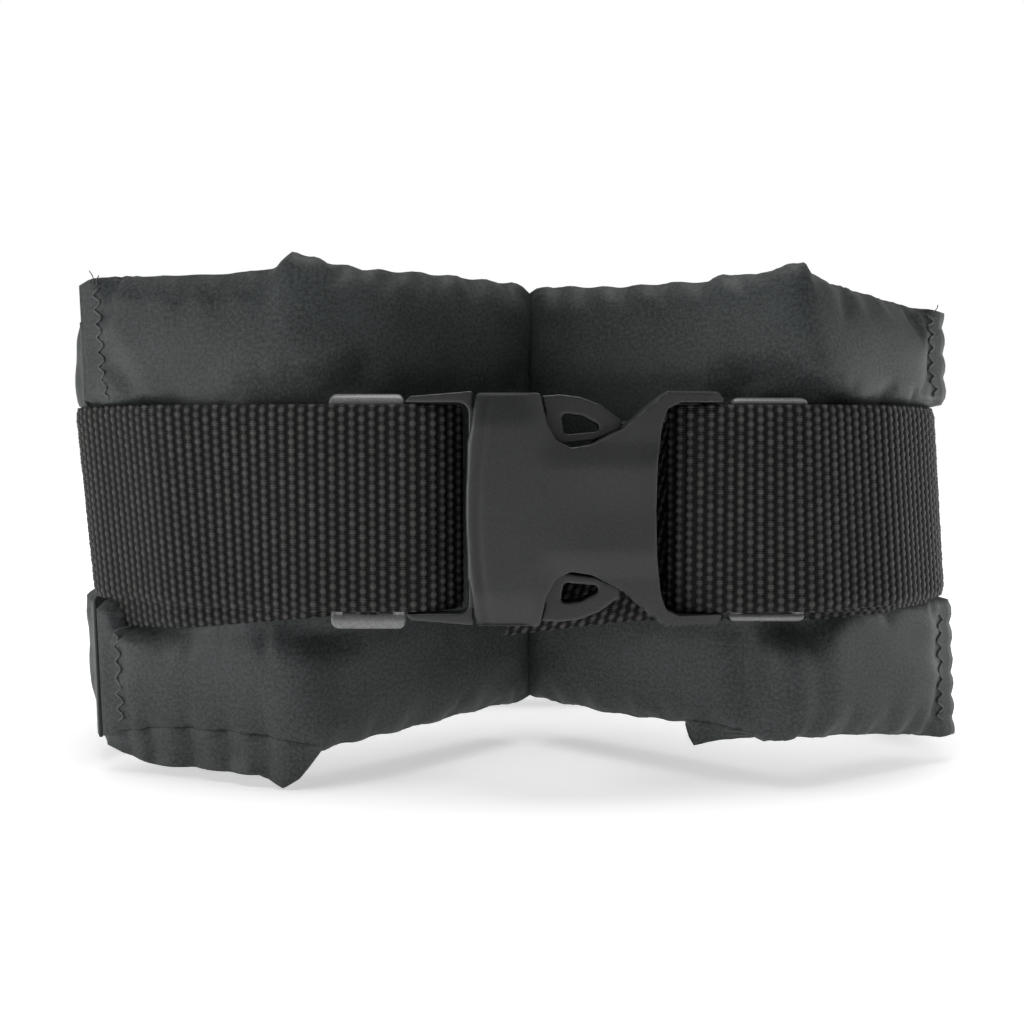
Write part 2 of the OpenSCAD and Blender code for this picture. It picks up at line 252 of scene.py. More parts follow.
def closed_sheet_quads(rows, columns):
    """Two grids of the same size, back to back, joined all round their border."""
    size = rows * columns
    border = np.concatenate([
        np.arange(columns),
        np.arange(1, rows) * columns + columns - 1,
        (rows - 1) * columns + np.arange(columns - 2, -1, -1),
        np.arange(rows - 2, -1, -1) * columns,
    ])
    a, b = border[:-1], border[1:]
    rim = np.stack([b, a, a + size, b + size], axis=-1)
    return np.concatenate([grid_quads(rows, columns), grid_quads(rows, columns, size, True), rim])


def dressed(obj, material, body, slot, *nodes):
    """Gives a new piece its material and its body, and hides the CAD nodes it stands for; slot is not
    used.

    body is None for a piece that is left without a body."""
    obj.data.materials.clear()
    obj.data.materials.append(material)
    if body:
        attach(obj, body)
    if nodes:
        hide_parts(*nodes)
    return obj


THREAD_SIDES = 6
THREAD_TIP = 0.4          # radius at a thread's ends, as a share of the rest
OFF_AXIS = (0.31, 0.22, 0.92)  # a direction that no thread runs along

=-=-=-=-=

Please restate the whole listing word for word.

* THE REPLY *
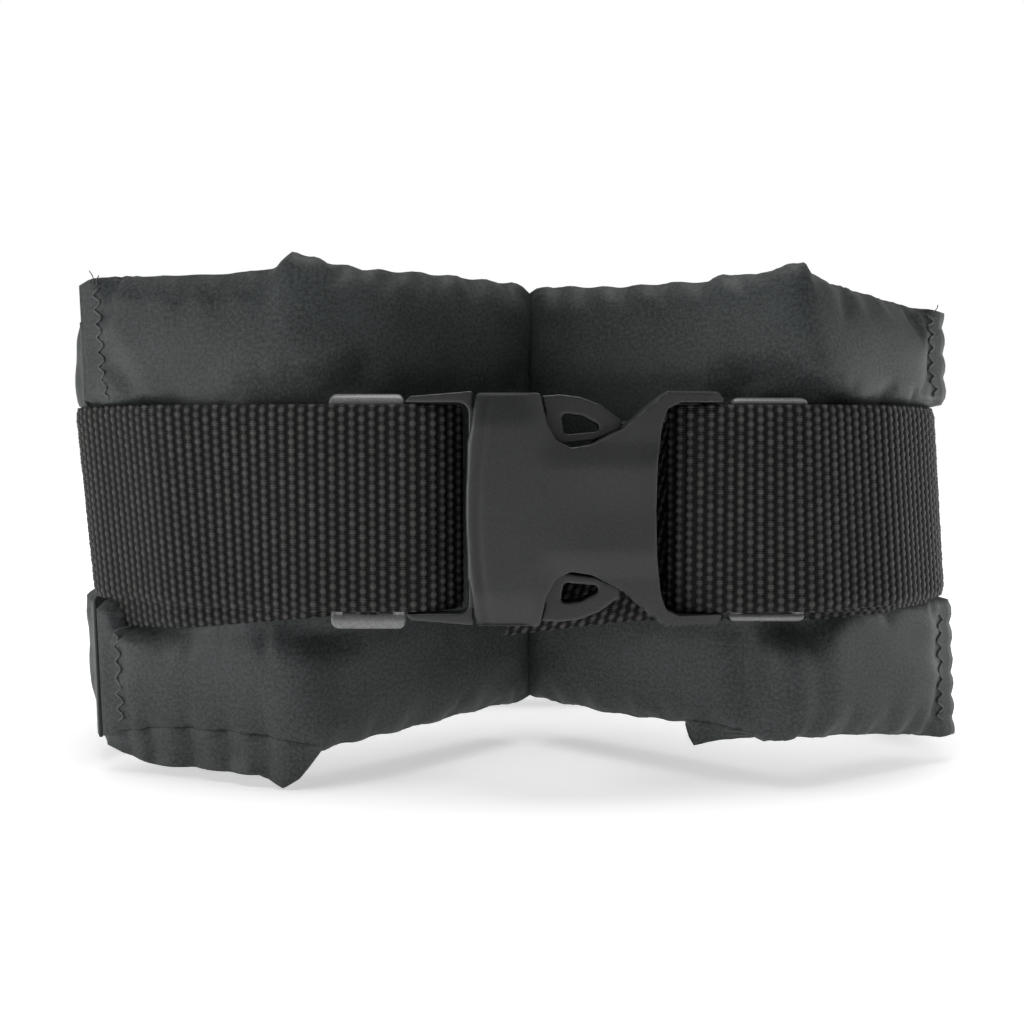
Write part 2 of the OpenSCAD and Blender code for this picture. It picks up at line 252 of scene.py. More parts follow.
def closed_sheet_quads(rows, columns):
    """Two grids of the same size, back to back, joined all round their border."""
    size = rows * columns
    border = np.concatenate([
        np.arange(columns),
        np.arange(1, rows) * columns + columns - 1,
        (rows - 1) * columns + np.arange(columns - 2, -1, -1),
        np.arange(rows - 2, -1, -1) * columns,
    ])
    a, b = border[:-1], border[1:]
    rim = np.stack([b, a, a + size, b + size], axis=-1)
    return np.concatenate([grid_quads(rows, columns), grid_quads(rows, columns, size, True), rim])


def dressed(obj, material, body, slot, *nodes):
    """Gives a new piece its material and its body, and hides the CAD nodes it stands for; slot is not
    used.

    body is None for a piece that is left without a body."""
    obj.data.materials.clear()
    obj.data.materials.append(material)
    if body:
        attach(obj, body)
    if nodes:
        hide_parts(*nodes)
    return obj


THREAD_SIDES = 6
THREAD_TIP = 0.4          # radius at a thread's ends, as a share of the rest
OFF_AXIS = (0.31, 0.22, 0.92)  # a direction that no thread runs along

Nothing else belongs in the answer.